Happy Birthday Stan Grof!
A tip of the hat to psychiatry: Humphry Osmond and Stanislav Grof. 6/24/2024
I’ve decided that it would be a fun project to post birthday wishes to philosophers and psychologists who’ve most influenced my own thoughts. As birthdays arrive or approach, I’ll post short essays. That said, I want to begin here—in this blog—by shouting out to Humphry Osmond and Stan Grof, both born on July 1st, Osmond in 1917 and Grof, in 1931. And why should we care them, you may ask? I’ll share just a bit.
Osmond was born in Surrey, England, but for many years worked in Saskatchewan, Canada, at the Weyburn Mental Hospital. In the early 1950s, he was conducting the potential therapeutic value of mescaline for his psychiatric patients. During that research, his session reports sometimes included experiences that sounded as though they were religious or mystical, though patients weren’t in any way prompted to have such experiences and Osmond knew very little about such things. Osmond became curious about what an expert on mystical-type experiences might have to say, so he reached out to Aldous Huxley, who had, in 1945, written an anthology of mysticism titled The Perennial Philosophy. Huxley in turn was aware of Osmond’s work and, after reviewing the session reports sent to him by Osmond, responded that he might be able to better judge the nature of these experiences if he tried the drug himself.
On May the 4th, 1953, Huxley, with Osmond in attendance, took four tenths of a gram of mescaline and had, for the first time in his life, what he interpreted to be a full-on mystical experience. Huxley’s musings that day on mescaline were recorded by tape recorder, and he shared several times that day, “This is how one ought to see, how things really are.” The next winter, he added, in his book about that experience, The Doors of Perception, “I was seeing what Adam had seen on the first morning of his creation—the miracle, moment by moment, of naked existence.” Furthermore, Huxley felt he broken through that day to what he termed the “unitive knowledge,” the ontic sense that he had become one with all reality.

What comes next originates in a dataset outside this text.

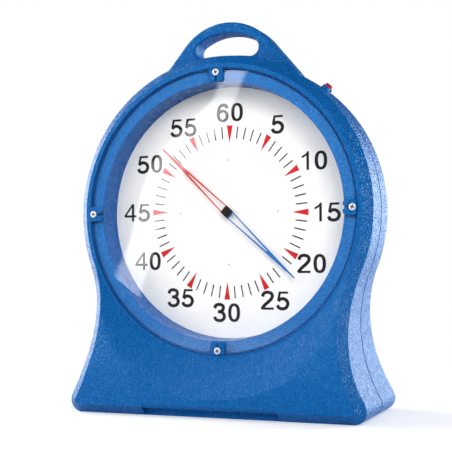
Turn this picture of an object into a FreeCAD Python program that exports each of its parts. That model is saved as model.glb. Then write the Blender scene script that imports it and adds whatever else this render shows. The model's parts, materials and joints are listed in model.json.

Huxley’s endorsement of the mescaline’s ability to generate a genuine mystical state—a state of super-sanity rather than insanity—led him and Osmond to discuss the drug as something other than a “hallucinogen” (the common term used for the substance at that time), given that Huxley had had no hallucinations at all. Together they arrived at the term psychedelic, meaning “mind opening” or “mind revealing,” the term we use today. Soon they were also arguing in print that other such drugs, including psilocybin and LSD, also sometimes create experiences that mimic mystical experiences more often than psychosis. Several philosophers and psychologists—including Stan Grof— jumped on this new view of the substances as a breakthrough in how they should be considered, offering fresh therapeutic possibilities.
Today, during the current “psychedelic renaissance,” Osmond’s contribution cannot be over-emphasized. He and Huxley triggered the entire first wave of enthusiasm for psychedelics that became the platform for the present wave. And on a personal note, it was by reading The Doors of Perception in 1970 that I decided to try both mescaline and LSD, experiences that have influenced my life and work ever since. Moving along,
Stanislav Grof was born in Prague, but came to the U.S. in 1967 to continue his research on the psychological effects of LSD. In 1969, he was appointed the Chief of Psychiatric Research at the Maryland Psychiatric Research Center, and altogether during his career sat and observed more than 5,000 test subjects experiencing the drug—more than any other researcher in history, then or now.
Grof began his career as a Freudian psychologist, but his experiences with patients on LSD convinced him that Jung’s view of the psyche, including that it has elements which transcend the individual mind, was more accurate. Eventually, Grof crafted a theory of the psyche (see for instance his book The Holotropic Mind) that included not only Jung’s idea of a “collective unconscious” but a deeper transpersonal level that registers as oneness with universal consciousness—which was Huxley’s experience also. During the 1970s, while living at the Esalen Institute in Big Sur, California, Grof explored a range of techniques beyond LSD for opening the mind to these deeper levels. His view has been that neuroses and psychoses may be triggered by a frustrated desire to access these deeper transpersonal aspects of the psyche. We long for self-actualization but too often we don’t know how to go about affecting that upgrade in consciousness, so we flounder in life, seeking transcendence in ways that are not always healthy. In short, Grof hoped to find and/or craft techniques for healthy self-actualization.
Stan, whom I know from time spent together at Esalen in 2012 and at the Science and Nonduality conference in 2014, is a brilliant communicator, and his book The Cosmic Game had an enormous influence on me when it came out in 1998. I had been following his career since 1975, when he published Realms of the Human Unconscious: Observations from LSD Research, and I can’t recommend his work enough. Today, Grof and his wife Brigette continue to teach his technique of “holotropic breath work” as a less problematic—and legal—method of awakening to the transpersonal elements of the unconscious.
Osmond and Grof are true pioneers, not only in the study of psychedelic substances but in the development of transpersonal psychology and the study of mystical-type experiences.